• **YOUR TASK**
Write the data out again, exactly as given.

= = = =

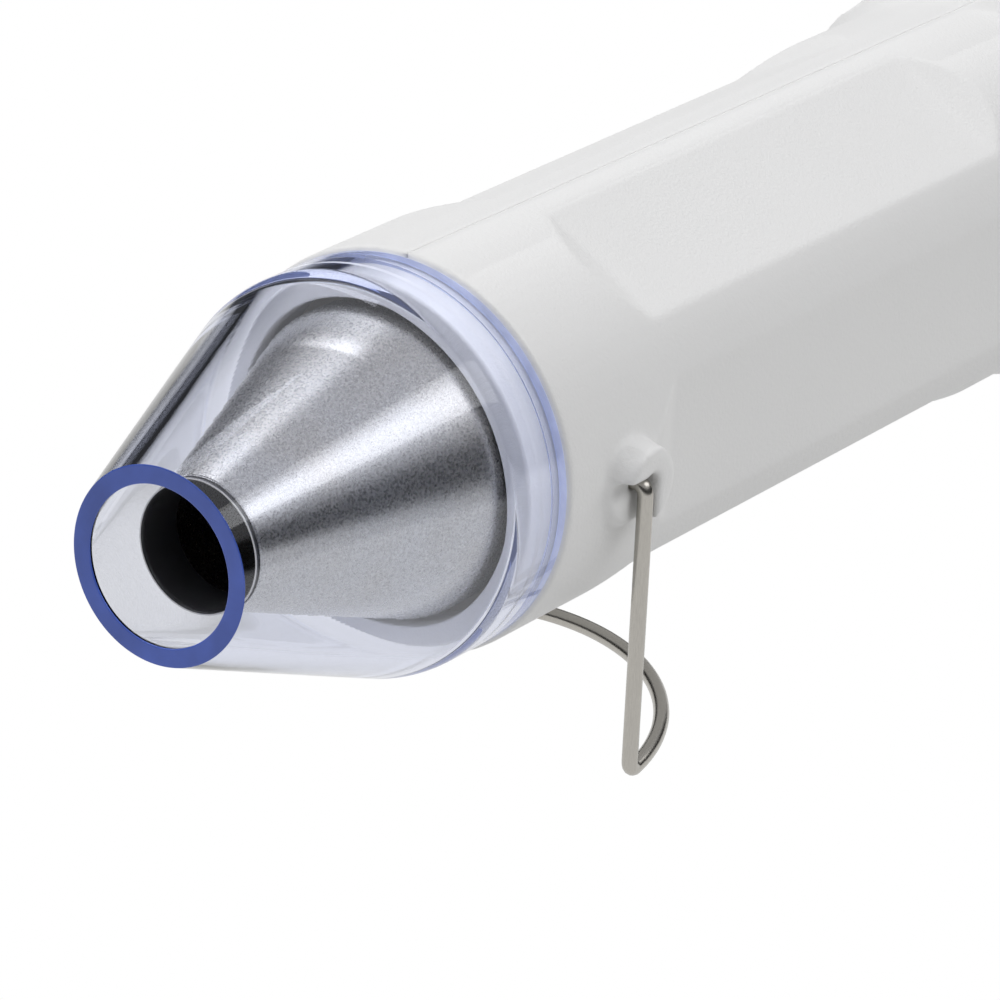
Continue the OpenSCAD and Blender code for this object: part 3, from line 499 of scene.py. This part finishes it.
class HEATTOOL_OT_stage(Operator):
    """Sets the camera, the pale floor and the soft studio light."""

    bl_idname = "heattool.stage"
    bl_label = "Stage"

    # Camera as fitted to the photograph, in millimetres from the guard's mouth: forward, left, up
    camera_place = (500.456, 356.804, 265.125)
    camera_target = (-39.788, 15.543, -0.202)
    camera_roll_deg = 2.545
    lens, sensor = 234.84, 36
    nearest, farthest = 0.01, 100

    # The floor in metres: the sheet of paper that the glossy pieces mirror ends near the tool
    floor_half, floor_drop = 6.0, 0.0002
    paper_end, paper_gone = 0.30, 0.50
    paper_level, beyond_paper = 0.85, 0.05

    # Directions of the lights as the camera's place, distances and sizes in metres
    key_direction = (-0.264, 0.618, 0.738)
    key_distance = 1.2
    key_size = (1.5, 0.42)
    fill_direction = (0.1, -0.64, 0.76)
    fill_distance = 1.5
    fill_size = (1.2, 1.2)

    # Brightness of the sky from the horizon up, and its slight blue
    sky_stops = ((0.0, 0.02), (0.36, 0.04), (0.46, 0.46), (1.0, 0.64))
    sky_blue = 1.02

    def execute(self, context):
        self.set_camera(context)
        self.lay_floor()
        self.light(context)
        return {"FINISHED"}

    @staticmethod
    def from_mouth(place):
        forward, left, up = place
        return NOSE + (NOSEWARD * forward + LEFTWARD * left + TOPWARD * up) * MM

    def set_camera(self, context):
        place = self.from_mouth(self.camera_place)
        view = self.from_mouth(self.camera_target) - place
        turn = view.to_track_quat("-Z", "Y").to_matrix() @ Matrix.Rotation(
            math.radians(self.camera_roll_deg), 3, "Z")
        clear_selection()
        bpy.ops.object.camera_add(location=place, rotation=turn.to_euler())
        camera = context.object
        camera.name = "camera"
        camera.data.lens = self.lens
        camera.data.sensor_width = self.sensor
        camera.data.clip_start = self.nearest
        camera.data.clip_end = self.farthest
        context.scene.camera = camera

    def lay_floor(self):
        """A white floor, which throws up a share of its light and ends near the tool in reflections."""
        clear_selection()
        bpy.ops.mesh.primitive_plane_add(
            size=2 * self.floor_half, location=(NOSE.x, 0, -self.floor_drop))
        floor = bpy.context.object
        floor.name = "floor"
        surface = Surface("floor_white", (0.0, 0.0, 0.0), 1.0)
        surface.shader.inputs["Specular IOR Level"].default_value = 0.0
        surface.shader.inputs["Emission Color"].default_value = (1, 1, 1, 1)
        path = surface.node("ShaderNodeLightPath")
        away = surface.node("ShaderNodeVectorMath", operation="LENGTH")
        surface.link(surface.coordinates, away.inputs[0])
        mirrored = surface.span(
            away.outputs["Value"], self.paper_level, self.beyond_paper, self.paper_end, self.paper_gone)
        seen = surface.either(path.outputs["Is Camera Ray"], mirrored, 1.0)
        strength = surface.either(path.outputs["Is Diffuse Ray"], seen, settings().floor_strength)
        surface.link(strength, surface.shader.inputs["Emission Strength"])
        floor.data.materials.append(surface.material)

    def light(self, context):
        """A key light seen in reflections only, and two lights that only shade the surfaces."""
        key = self.softbox(
            "key_light", self.key_direction, self.key_distance, self.key_size, settings().key_power)
        key.visible_diffuse = False
        side = self.softbox(
            "side_light", self.key_direction, self.key_distance, self.key_size, settings().side_power)
        side.visible_glossy = False
        fill = self.softbox(
            "fill_light", self.fill_direction, self.fill_distance, self.fill_size, settings().fill_power)
        fill.visible_glossy = False
        self.surround(context)
        context.scene.view_settings.view_transform = "Standard"

    def surround(self, context):
        """A pale ceiling over a dark band at the horizon; the camera itself sees white."""
        world = bpy.data.worlds.new("studio")
        context.scene.world = world
        world.use_nodes = True
        tree = world.node_tree
        direction = tree.nodes.new("ShaderNodeTexCoord")
        parts = tree.nodes.new("ShaderNodeSeparateXYZ")
        ramp = tree.nodes.new("ShaderNodeValToRGB")
        elements = ramp.color_ramp.elements
        while len(elements) < len(self.sky_stops):
            elements.new(0.5)
        for element, (height, level) in zip(elements, self.sky_stops):
            element.position = height
            element.color = (level, level, level * self.sky_blue, 1)
        path = tree.nodes.new("ShaderNodeLightPath")
        white = tree.nodes.new("ShaderNodeBackground")
        mix = tree.nodes.new("ShaderNodeMixShader")
        sky = tree.nodes["Background"]
        sky.inputs["Strength"].default_value = settings().sky_strength
        white.inputs["Color"].default_value = (1, 1, 1, 1)
        links = tree.links
        links.new(direction.outputs["Generated"], parts.inputs["Vector"])
        links.new(parts.outputs["Z"], ramp.inputs["Fac"])
        links.new(ramp.outputs["Color"], sky.inputs["Color"])
        links.new(path.outputs["Is Camera Ray"], mix.inputs["Fac"])
        links.new(sky.outputs["Background"], mix.inputs[1])
        links.new(white.outputs["Background"], mix.inputs[2])
        links.new(mix.outputs["Shader"], tree.nodes["World Output"].inputs["Surface"])

    @staticmethod
    def softbox(name, direction, distance, size, power):
        """An area light whose length lies along the tool."""
        clear_selection()
        away = (NOSEWARD * direction[0] + LEFTWARD * direction[1] + TOPWARD * direction[2]).normalized()
        across = away.cross(NOSEWARD).normalized()
        along = across.cross(away)
        turn = Matrix((along, across, away)).transposed().to_euler()
        bpy.ops.object.light_add(type="AREA", location=away * distance, rotation=turn)
        lamp = bpy.context.object
        lamp.name = name
        lamp.data.shape = "RECTANGLE"
        lamp.data.size, lamp.data.size_y = size
        lamp.data.energy = power
        return lamp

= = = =

• **THE SOLUTION**
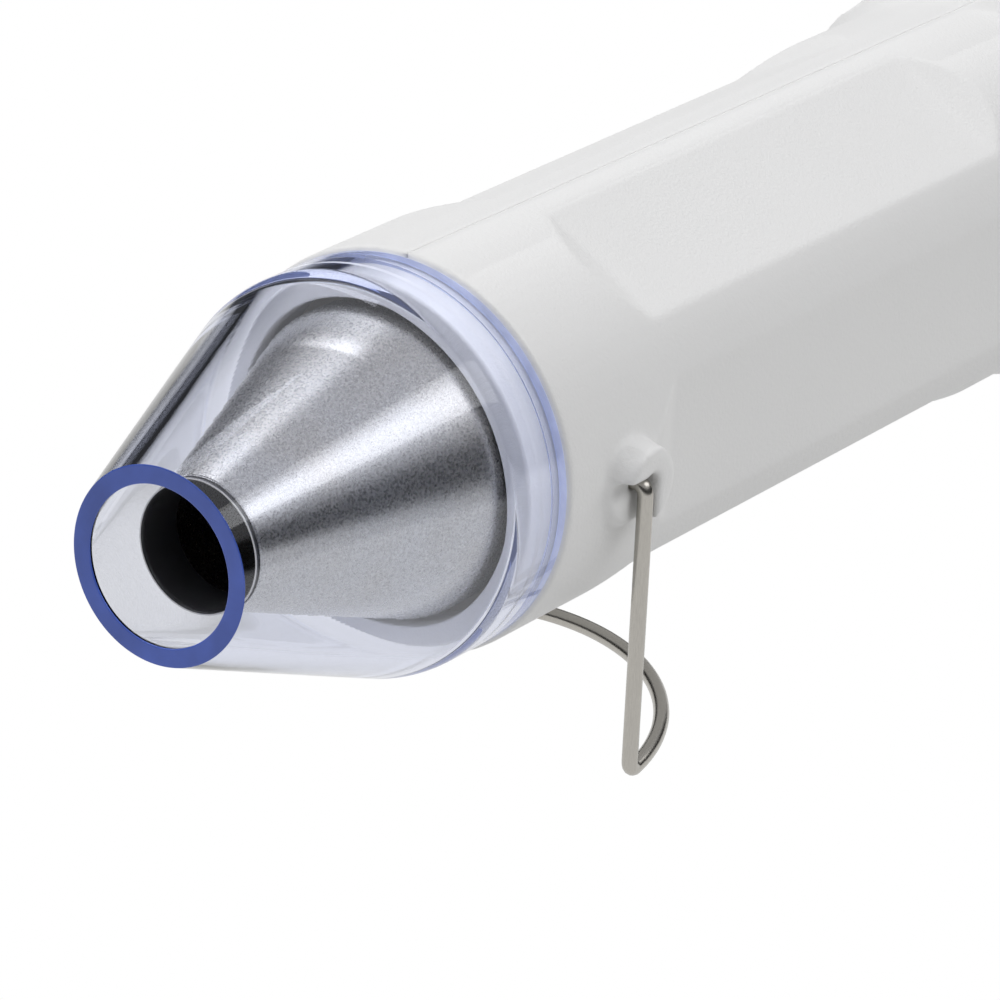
Continue the OpenSCAD and Blender code for this object: part 3, from line 499 of scene.py. This part finishes it.
class HEATTOOL_OT_stage(Operator):
    """Sets the camera, the pale floor and the soft studio light."""

    bl_idname = "heattool.stage"
    bl_label = "Stage"

    # Camera as fitted to the photograph, in millimetres from the guard's mouth: forward, left, up
    camera_place = (500.456, 356.804, 265.125)
    camera_target = (-39.788, 15.543, -0.202)
    camera_roll_deg = 2.545
    lens, sensor = 234.84, 36
    nearest, farthest = 0.01, 100

    # The floor in metres: the sheet of paper that the glossy pieces mirror ends near the tool
    floor_half, floor_drop = 6.0, 0.0002
    paper_end, paper_gone = 0.30, 0.50
    paper_level, beyond_paper = 0.85, 0.05

    # Directions of the lights as the camera's place, distances and sizes in metres
    key_direction = (-0.264, 0.618, 0.738)
    key_distance = 1.2
    key_size = (1.5, 0.42)
    fill_direction = (0.1, -0.64, 0.76)
    fill_distance = 1.5
    fill_size = (1.2, 1.2)

    # Brightness of the sky from the horizon up, and its slight blue
    sky_stops = ((0.0, 0.02), (0.36, 0.04), (0.46, 0.46), (1.0, 0.64))
    sky_blue = 1.02

    def execute(self, context):
        self.set_camera(context)
        self.lay_floor()
        self.light(context)
        return {"FINISHED"}

    @staticmethod
    def from_mouth(place):
        forward, left, up = place
        return NOSE + (NOSEWARD * forward + LEFTWARD * left + TOPWARD * up) * MM

    def set_camera(self, context):
        place = self.from_mouth(self.camera_place)
        view = self.from_mouth(self.camera_target) - place
        turn = view.to_track_quat("-Z", "Y").to_matrix() @ Matrix.Rotation(
            math.radians(self.camera_roll_deg), 3, "Z")
        clear_selection()
        bpy.ops.object.camera_add(location=place, rotation=turn.to_euler())
        camera = context.object
        camera.name = "camera"
        camera.data.lens = self.lens
        camera.data.sensor_width = self.sensor
        camera.data.clip_start = self.nearest
        camera.data.clip_end = self.farthest
        context.scene.camera = camera

    def lay_floor(self):
        """A white floor, which throws up a share of its light and ends near the tool in reflections."""
        clear_selection()
        bpy.ops.mesh.primitive_plane_add(
            size=2 * self.floor_half, location=(NOSE.x, 0, -self.floor_drop))
        floor = bpy.context.object
        floor.name = "floor"
        surface = Surface("floor_white", (0.0, 0.0, 0.0), 1.0)
        surface.shader.inputs["Specular IOR Level"].default_value = 0.0
        surface.shader.inputs["Emission Color"].default_value = (1, 1, 1, 1)
        path = surface.node("ShaderNodeLightPath")
        away = surface.node("ShaderNodeVectorMath", operation="LENGTH")
        surface.link(surface.coordinates, away.inputs[0])
        mirrored = surface.span(
            away.outputs["Value"], self.paper_level, self.beyond_paper, self.paper_end, self.paper_gone)
        seen = surface.either(path.outputs["Is Camera Ray"], mirrored, 1.0)
        strength = surface.either(path.outputs["Is Diffuse Ray"], seen, settings().floor_strength)
        surface.link(strength, surface.shader.inputs["Emission Strength"])
        floor.data.materials.append(surface.material)

    def light(self, context):
        """A key light seen in reflections only, and two lights that only shade the surfaces."""
        key = self.softbox(
            "key_light", self.key_direction, self.key_distance, self.key_size, settings().key_power)
        key.visible_diffuse = False
        side = self.softbox(
            "side_light", self.key_direction, self.key_distance, self.key_size, settings().side_power)
        side.visible_glossy = False
        fill = self.softbox(
            "fill_light", self.fill_direction, self.fill_distance, self.fill_size, settings().fill_power)
        fill.visible_glossy = False
        self.surround(context)
        context.scene.view_settings.view_transform = "Standard"

    def surround(self, context):
        """A pale ceiling over a dark band at the horizon; the camera itself sees white."""
        world = bpy.data.worlds.new("studio")
        context.scene.world = world
        world.use_nodes = True
        tree = world.node_tree
        direction = tree.nodes.new("ShaderNodeTexCoord")
        parts = tree.nodes.new("ShaderNodeSeparateXYZ")
        ramp = tree.nodes.new("ShaderNodeValToRGB")
        elements = ramp.color_ramp.elements
        while len(elements) < len(self.sky_stops):
            elements.new(0.5)
        for element, (height, level) in zip(elements, self.sky_stops):
            element.position = height
            element.color = (level, level, level * self.sky_blue, 1)
        path = tree.nodes.new("ShaderNodeLightPath")
        white = tree.nodes.new("ShaderNodeBackground")
        mix = tree.nodes.new("ShaderNodeMixShader")
        sky = tree.nodes["Background"]
        sky.inputs["Strength"].default_value = settings().sky_strength
        white.inputs["Color"].default_value = (1, 1, 1, 1)
        links = tree.links
        links.new(direction.outputs["Generated"], parts.inputs["Vector"])
        links.new(parts.outputs["Z"], ramp.inputs["Fac"])
        links.new(ramp.outputs["Color"], sky.inputs["Color"])
        links.new(path.outputs["Is Camera Ray"], mix.inputs["Fac"])
        links.new(sky.outputs["Background"], mix.inputs[1])
        links.new(white.outputs["Background"], mix.inputs[2])
        links.new(mix.outputs["Shader"], tree.nodes["World Output"].inputs["Surface"])

    @staticmethod
    def softbox(name, direction, distance, size, power):
        """An area light whose length lies along the tool."""
        clear_selection()
        away = (NOSEWARD * direction[0] + LEFTWARD * direction[1] + TOPWARD * direction[2]).normalized()
        across = away.cross(NOSEWARD).normalized()
        along = across.cross(away)
        turn = Matrix((along, across, away)).transposed().to_euler()
        bpy.ops.object.light_add(type="AREA", location=away * distance, rotation=turn)
        lamp = bpy.context.object
        lamp.name = name
        lamp.data.shape = "RECTANGLE"
        lamp.data.size, lamp.data.size_y = size
        lamp.data.energy = power
        return lamp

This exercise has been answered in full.